Ed proprio con questo rispetto e anche passione per la comunicazione, che nel 2018 chef Berton ha fatto parte della giuria del “Il Ristorante degli Chef”, su Rai 2, mentre il suo profilo Instagram è ricco di video e contenuti, perchè, come afferma lui stesso, “è un mezzo immediato e molto interessante. Ti permette di portare un pezzo della tua vita professionale a chi ha fame di questi contenuti”.

Qual è la cosa più difficile dell’essere alla guida di una brigata?
“Nulla è difficile, altrimenti non avrei fatto questo lavoro. Ma soprattutto penso che laddove ci sia una difficoltà è l’approccio
che fa la differenza. Una difficoltà deve sempre essere vissuta come un’opportunità di crescita, di miglioramento personale e collettivo. Devo dire che la mia brigata si arricchisce di tanti professionisti validissimi, con i quali si sono create nel tempo un’ottima sincronia e organizzazione che, insieme al rispetto e al piacere di lavorare assieme, rappresentano gli elementi imprescindibili perchè un servizio possa essere sempre impeccabile”.

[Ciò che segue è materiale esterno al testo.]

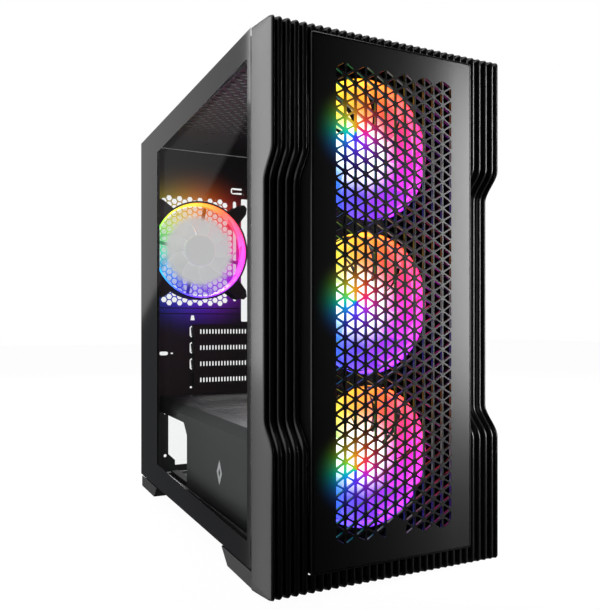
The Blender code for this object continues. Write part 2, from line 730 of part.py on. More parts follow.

E uno ad uno, vengono nominati i suoi “compagni di viaggio”: Simone Sangiorgi Sous chef di cucina, Luca Enzo Bertè Sommelier, Gianluca Laserra Direttore di sala. E’ grazie alla loro precisione e determinazione che ogni servizio ha successo.
Si parla tanto di eccellenza italiana in cucina.

Secondo lei cosa connota o dovrebbe connotare il Made in Italy nel mondo?
“Credo che molti chef italiani, come Bottura ad esempio, insieme a tanti altri, abbiano avuto il merito di dare una nuova identità al made in Italy, scardinandola dai vecchi luoghi comuni cui si era abituati per portarla ai vertici di una cucina che, restando sempre fedele alla qualità e alla territorialità, è riuscita a toccare vertici di innovazione incredibili”.
Attenzione, curiosità, disciplina, grande disponibilità sono forse le parole che subito vengono in mente quando si parla di e con Andrea Berton, un professionista esigente e raffinato, pacato e risoluto, che ama lo sport e la famiglia, che quando può si rifugia al mare o a New York, che adora il Sud e la napoletanità, che fa dello studio e della ricerca due compagni insostituibili. Lui che in una chiacchierata ci ha dato il senso del suo essere chef, soprattutto il senso del suo essere uomo.